On the other hand, we also investigated the biological pathways that might drive tumor development by histo-genomics analysis, which further elaborated the interpretability of texture features from a genomics perspective. In this study, the selected texture features were associated with significant biological pathways affecting tumor development. For instance, the extracellular matrix structural constituent was significantly associated with the features glrlm_SRLGLE_90_2.5, and Percentile_10th_40. Gene expression of these pathways has been shown to affect tumors and their microenvironment [37], possibly suggesting that the stromal tissue structure influences the texture distribution of the tumor region. Moreover, the cellular microenvironment constantly regulates cell growth, apoptosis, and differentiation by cytoskeletal remodeling [38]. We found a significant correlation between the structural constituent of cytoskeleton and the image-derived texture features such as glrlm_SRLGLE_90_40, clearly suggesting that the texture feature might be driven by pathways related to cellular apoptosis and differentiation. Cytokine activity [39, 40], which could be another latent reason for affecting the texture distribution of the tumor region, reflects the survival, growth, differentiation, and effector function of tissues and cells.

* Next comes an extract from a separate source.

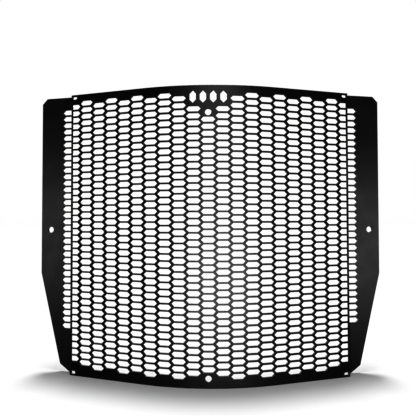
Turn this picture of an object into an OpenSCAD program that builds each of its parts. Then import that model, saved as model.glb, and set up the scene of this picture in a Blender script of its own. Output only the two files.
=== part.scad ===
// Radiator grille guard: a thin steel sheet, rolled across its middle and pierced all over with
// long hexagonal openings, with a set-back mounting wing along each side.
// +X right, +Y to the rear, +Z up; the middle of the bottom edge stands at z = 0.

/* [Sheet] */
// Thickness of the sheet
sheet_t = 2; // [1.5:0.1:2.5]
// Height of the guard
guard_h = 303; // [300:1:320]
// Inside radius of the folds
fold_r = 1; // [0.8:0.1:1.5]

/* [Centre panel] */
// Radius of the rolled middle, on its front face
roll_r = 262; // [240:2:300]
// Angle from the middle to each flat flank
flank_angle = 15; // [12:0.5:18]
// Distance from the middle to the outer fold, along the front face
panel_half_w = 153.5; // [152.5:0.5:155]

/* [Wings] */
// Distance that the sheet runs back between the two folds
step_l = 7.5; // [7:0.1:9]
// Angle of that step to the guard's width
step_angle = 72; // [65:1:80]
// Angle of the wing to the guard's width
wing_angle = 10.4; // [5:0.2:15]
// Width of a wing, from the inner fold
wing_w = 36; // [34:1:42]
// Corner cut from the wing's upper corner
top_chamfer = 6; // [2:0.5:10]
// Height at which the wing's lower taper starts
taper_top = 108; // [90:1:130]
// Height at which the taper ends
taper_bottom = 9; // [6:1:14]
// Width of the wing where the taper ends
taper_w = 12.4; // [12:0.2:16]

/* [Openings] */
// Distance between columns of openings
column_pitch = 15; // [15:0.1:15.2]
// Distance between openings in a column
row_pitch = 7.14; // [7.1:0.01:7.18]
// Length of an opening, from point to point
opening_l = 15; // [14:0.1:15]
// Height of an opening
opening_h = 5.4; // [4.6:0.1:5.6]
// Height of the lowest opening
lowest_row = 11.3; // [11:0.1:11.8]
// Distance from the inner fold to the wing's openings
wing_column = 3; // [2.5:0.1:4]

/* [Mounting holes] */
// Diameter of the four mounting holes
mount_d = 6.5; // [5.5:0.1:6.6]
// Height of the lower middle hole
low_mount_z = 9.5; // [9.2:0.1:9.8]
// Height of the upper middle hole
high_mount_z = 275.5; // [275.2:0.1:275.8]
// Height of the wing holes
wing_mount_z = 156; // [140:1:170]
// Distance from the inner fold to the wing holes
wing_mount_x = 24.5; // [20:0.5:28]

/* [Details] */
// Width of a slot at the end of an outer fold
relief_l = 5.8; // [4.5:0.1:5.8]
// Height of that slot
relief_h = 3; // [2.5:0.1:3.2]
// Height of its middle above the bottom edge, and below the top edge
relief_z = 3.4; // [3.2:0.1:3.8]
// Distance of its middle from the guard's middle, along the front face
relief_x = 149.7; // [149.5:0.1:150.2]
// Number of upright windows at the top
window_count = 4; // [2:1:4]
// Width of a window
window_w = 6.6; // [5:0.1:7]
// Height of a window
window_h = 12.6; // [10:0.1:13]
// Distance between windows
window_pitch = 10.4; // [9:0.1:10.6]
// Height of the middle of the windows
window_z = 291.3; // [291:0.1:291.8]

/* [Hidden] */
$fn = 96;

coating = [0.13, 0.13, 0.135];
// How far a cutter reaches past the sheet, and past a fold
past = 1;
past_fold = 1.3;
// Flats that make up the curve of a fold
fold_steps = 4;

// Columns are counted from the middle: the last full one, the one at the outer fold, and the wing's
last_full = 9;
fold_column = 10;
// [first row, last row] of the three shortened middle columns, of the full ones and of the outer ones
ROWS_MIDDLE = [1, 36];
ROWS_NEXT = [0, 37];
ROWS_FULL = [0, 39];
ROWS_FOLD = [1, 39];
ROWS_LEFT_WING = [5, 38];
ROWS_RIGHT_WING = [6, 38];

function degrees_of(arc, r) = arc / r * 180 / PI;
roll_half = roll_r * flank_angle * PI / 180;
outer_turn = step_angle - flank_angle;
inner_turn = step_angle - wing_angle;
// Distance from a fold's sharp corner to where its curve starts, on the front face
outer_tangent = (fold_r + sheet_t) * tan(outer_turn / 2);
inner_tangent = fold_r * tan(inner_turn / 2);
flank_l = panel_half_w - outer_tangent - roll_half;
opening_flat = (opening_l - opening_h) / 2;
// Where the outer fold crosses the openings of its column, and the inner fold those of the wing
fold_cut = panel_half_w - fold_column * column_pitch;

// Depth from the foremost line to the rear corner of a wing, which the origin halves
flank_depth = roll_r * (1 - cos(flank_angle)) + (panel_half_w - roll_half) * sin(flank_angle);
guard_depth = flank_depth + step_l * sin(step_angle) + wing_w * sin(wing_angle) + sheet_t * cos(wing_angle);

// Places its children on the front face, a distance along it from the middle
module on_panel(along) {
    rolled = sign(along) * min(abs(along), roll_half);
    translate([0, roll_r, 0])
        rotate([0, 0, degrees_of(rolled, roll_r)])
            translate([along - rolled, -roll_r, 0])
                children();
}

module on_step() {
    on_panel(panel_half_w)
        rotate([0, 0, outer_turn])
            children();
}

module on_wing() {
    on_step()
        translate([step_l, 0, 0])
            rotate([0, 0, -inner_turn])
                children();
}

// A flat stretch of sheet, with its front face on y = 0
module flat_sheet(from, to) {
    translate([from, 0, 0])
        cube([to - from, sheet_t, guard_h]);
}

// A curved stretch of sheet about the Z axis, from one heading to another
module curved_sheet(inner_r, from, to) {
    rotate([0, 0, from])
        rotate_extrude(angle = to - from)
            translate([inner_r, 0])
                square([sheet_t, guard_h]);
}

// Turns an outline drawn in X and Z into a cutter through the sheet
module through_sheet() {
    translate([0, sheet_t + past, 0])
        rotate([90, 0, 0])
            linear_extrude(height = sheet_t + 2 * past)
                children();
}

function half_height(x) = min(opening_h / 2, opening_l / 2 - abs(x));

// The part of an opening's outline that lies between two distances from its centre
module opening_outline(from, to) {
    corners = [for (x = [-opening_flat, opening_flat]) if (x > from && x < to) x];
    xs = concat([from], corners, [to]);
    lower = [for (x = xs) [x, -half_height(x)]];
    upper = [for (i = [len(xs) - 1:-1:0]) [xs[i], half_height(xs[i])]];
    polygon(concat(lower, upper));
}

// Openings of one column, which stand half a pitch higher in an odd column
module column(number, rows, from = -opening_l / 2, to = opening_l / 2) {
    shift = number % 2 == 0 ? 0 : row_pitch / 2;
    for (row = [rows[0]:rows[1]])
        translate([0, lowest_row + shift + row * row_pitch])
            opening_outline(from, to);
}

function rows_of(number) =
    number == 0 ? ROWS_MIDDLE :
    number == 1 ? ROWS_NEXT :
    ROWS_FULL;

module full_openings() {
    for (number = [-last_full:last_full])
        on_panel(number * column_pitch)
            through_sheet()
                column(abs(number), rows_of(abs(number)));
}

// The panel's part of the openings that the outer fold crosses
module flank_openings() {
    on_panel(fold_column * column_pitch)
        through_sheet()
            column(fold_column, ROWS_FOLD, to = fold_cut);
}

// The wing's part of them, with the fold's curve
module step_openings() {
    on_step()
        translate([-fold_cut, 0, 0])
            through_sheet()
                column(fold_column, ROWS_FOLD, from = fold_cut - past_fold);
}

module wing_openings(rows) {
    on_wing()
        translate([wing_column, 0, 0])
            through_sheet()
                column(fold_column + 1, rows, from = -wing_column - past_fold);
    on_step()
        translate([step_l + wing_column, 0, 0])
            through_sheet()
                column(fold_column + 1, rows, to = past_fold - wing_column);
}

// An upright hexagon
module window_outline() {
    point = window_w / 2;
    side = window_h / 2 - point;
    polygon([
        [0, -window_h / 2], [point, -side], [point, side],
        [0, window_h / 2], [-point, side], [-point, -side]
    ]);
}

module windows() {
    through_sheet()
        for (i = [0:window_count - 1])
            translate([(i - (window_count - 1) / 2) * window_pitch, window_z])
                window_outline();
}

// A slot with round ends, along X
module relief_slot() {
    straight = relief_l - relief_h;
    on_panel(relief_x)
        through_sheet() {
            square([straight, relief_h], center = true);
            translate([-straight / 2, 0])
                circle(d = relief_h);
            translate([straight / 2, 0])
                circle(d = relief_h);
        }
}

module fold_reliefs() {
    for (z = [relief_z, guard_h - relief_z])
        translate([0, 0, z])
            relief_slot();
}

// A mounting hole square to the sheet
module mount_hole(z) {
    translate([0, sheet_t + past, z])
        rotate([90, 0, 0])
            cylinder(d = mount_d, h = sheet_t + 2 * past);
}

module centre_blank() {
    translate([0, roll_r, 0])
        curved_sheet(roll_r - sheet_t, -90 - flank_angle, -90 + flank_angle);
    for (side = [0, 1])
        mirror([side, 0, 0])
            on_panel(roll_half)
                flat_sheet(0, flank_l);
}

function heading(angle) = [cos(angle), sin(angle)];

// Points of a fold's curve, as short flats
function fold_curve(centre, r, from, to) =
    [for (i = [0:fold_steps]) centre + r * heading(from + (to - from) * i / fold_steps)];

// A wing seen from above, with its inner fold's sharp corner at the origin and the wing along X
module wing_section() {
    flank_heading = flank_angle - wing_angle;
    rear = flank_heading + 90;
    outer_corner = -step_l * heading(inner_turn);
    outer_start = outer_corner - outer_tangent * heading(flank_heading);
    outer_centre = outer_start + (fold_r + sheet_t) * heading(rear);
    inner_centre = [inner_tangent, -fold_r];
    polygon(concat(
        fold_curve(outer_centre, fold_r + sheet_t, flank_heading - 90, inner_turn - 90),
        fold_curve(inner_centre, fold_r, inner_turn + 90, 90),
        [[wing_w, 0], [wing_w, sheet_t]],
        fold_curve(inner_centre, fold_r + sheet_t, 90, inner_turn + 90),
        fold_curve(outer_centre, fold_r, inner_turn - 90, flank_heading - 90)
    ));
}

// The corners that are cut from the wing's full height
module wing_corners() {
    through_sheet() {
        polygon([
            [wing_w - top_chamfer, guard_h], [wing_w, guard_h - top_chamfer],
            [wing_w + past, guard_h - top_chamfer], [wing_w + past, guard_h + past],
            [wing_w - top_chamfer, guard_h + past]
        ]);
        polygon([
            [0, 0], [taper_w, taper_bottom], [wing_w, taper_top],
            [wing_w + past, taper_top], [wing_w + past, -past], [0, -past]
        ]);
    }
}

// A wing, with the first and last row of its openings
module wing(rows) {
    color(coating)
        translate([0, -guard_depth / 2, 0])
            difference() {
                on_wing()
                    linear_extrude(height = guard_h)
                        wing_section();
                on_wing()
                    wing_corners();
                step_openings();
                wing_openings(rows);
                fold_reliefs();
                on_wing()
                    translate([wing_mount_x, 0, 0])
                        mount_hole(wing_mount_z);
            }
}

module centre_panel() {
    color(coating)
        translate([0, -guard_depth / 2, 0])
            difference() {
                centre_blank();
                full_openings();
                for (side = [0, 1])
                    mirror([side, 0, 0]) {
                        flank_openings();
                        fold_reliefs();
                    }
                windows();
                mount_hole(low_mount_z);
                mount_hole(high_mount_z);
            }
}

module left_wing() {
    mirror([1, 0, 0])
        wing(ROWS_LEFT_WING);
}

module right_wing() {
    wing(ROWS_RIGHT_WING);
}

centre_panel();
left_wing();
right_wing();
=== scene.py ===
"""Radiator grille guard on a pale studio floor. Metres, in the CAD frame: +Y is to the rear."""

import math

import bmesh
import bpy
import numpy as np
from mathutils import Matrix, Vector
from mathutils.geometry import delaunay_2d_cdt


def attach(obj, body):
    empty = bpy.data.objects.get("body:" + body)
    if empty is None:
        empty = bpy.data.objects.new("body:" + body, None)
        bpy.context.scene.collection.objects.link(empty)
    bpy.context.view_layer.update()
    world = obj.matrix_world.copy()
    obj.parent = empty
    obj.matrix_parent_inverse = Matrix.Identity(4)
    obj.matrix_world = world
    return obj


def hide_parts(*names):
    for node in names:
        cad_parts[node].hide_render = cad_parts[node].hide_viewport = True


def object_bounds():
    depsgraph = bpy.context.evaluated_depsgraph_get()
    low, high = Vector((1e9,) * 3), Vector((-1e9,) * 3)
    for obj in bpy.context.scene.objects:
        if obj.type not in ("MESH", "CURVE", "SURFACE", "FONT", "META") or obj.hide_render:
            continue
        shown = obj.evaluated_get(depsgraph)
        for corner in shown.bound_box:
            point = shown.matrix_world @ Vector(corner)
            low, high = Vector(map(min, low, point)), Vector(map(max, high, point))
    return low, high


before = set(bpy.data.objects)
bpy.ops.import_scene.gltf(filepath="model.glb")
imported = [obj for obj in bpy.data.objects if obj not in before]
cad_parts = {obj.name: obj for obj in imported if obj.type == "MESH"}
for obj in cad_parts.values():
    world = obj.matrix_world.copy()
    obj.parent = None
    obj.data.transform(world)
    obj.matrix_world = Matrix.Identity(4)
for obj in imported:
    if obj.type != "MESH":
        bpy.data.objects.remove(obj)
cad_low, cad_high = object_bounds()

# Camera: place, then tilts in degrees, then lens in millimetres
CAMERA_AT = (0.00693, -0.40829, 0.17016)
CAMERA_PITCH, CAMERA_YAW, CAMERA_ROLL = 1.295, 1.065, 0.095
LENS = 33.37

# Sheet sizes in millimetres, as in the CAD
SHEET = 2.0
HEIGHT = 303.0
EDGE = 0.35  # radius of the coated edges
FOLD_R = 1.0  # inside radius of the folds
ROLL_R, FLANK = 262.0, math.radians(15.0)
PANEL_HALF = 153.5
STEP, STEP_ANGLE = 7.5, math.radians(72.0)
WING, WING_ANGLE = 36.0, math.radians(10.4)
WING_START = PANEL_HALF + STEP
TOP_CUT = 6.0
TAPER = ((12.4, 9.0), (WING, 108.0))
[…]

This study had some limitations. First, our study was based on retrospective cohorts, which may be impressionable to bias from some risk variables and the loss of follow-up. In the future, we will further validate our model in larger cohorts or a prospective study. Second, MPIS was developed and validated with data from different institutions, which meant some relevant demographic parameters were unavailable in some datasets. Third, this study employed a deep learning method based on transfer learning to segment the tumor region. However, pathologists still needed to annotate a small number of slides to fine-tune the segmentation model, improving the model's performance. In the future, we will use weakly supervised or unsupervised learning models for quantitative analysis to minimize the labeling work of pathologists.

Conclusions

In summary, we developed and validated MPIS, which could successfully stratify patients with resectable LUAD into high-risk and low-risk groups with significant differences in OS. MPIS was an independent prognostic factor for OS, and the integration of MPIS with clinicopathological variables improved the prognostic stratification for patients with resectable LUAD. The study demonstrated that MPIS was a comprehensive, robust, and interpretable predictor and could contribute to the field of precision oncology by helping to improve the quality of individualized postoperative care.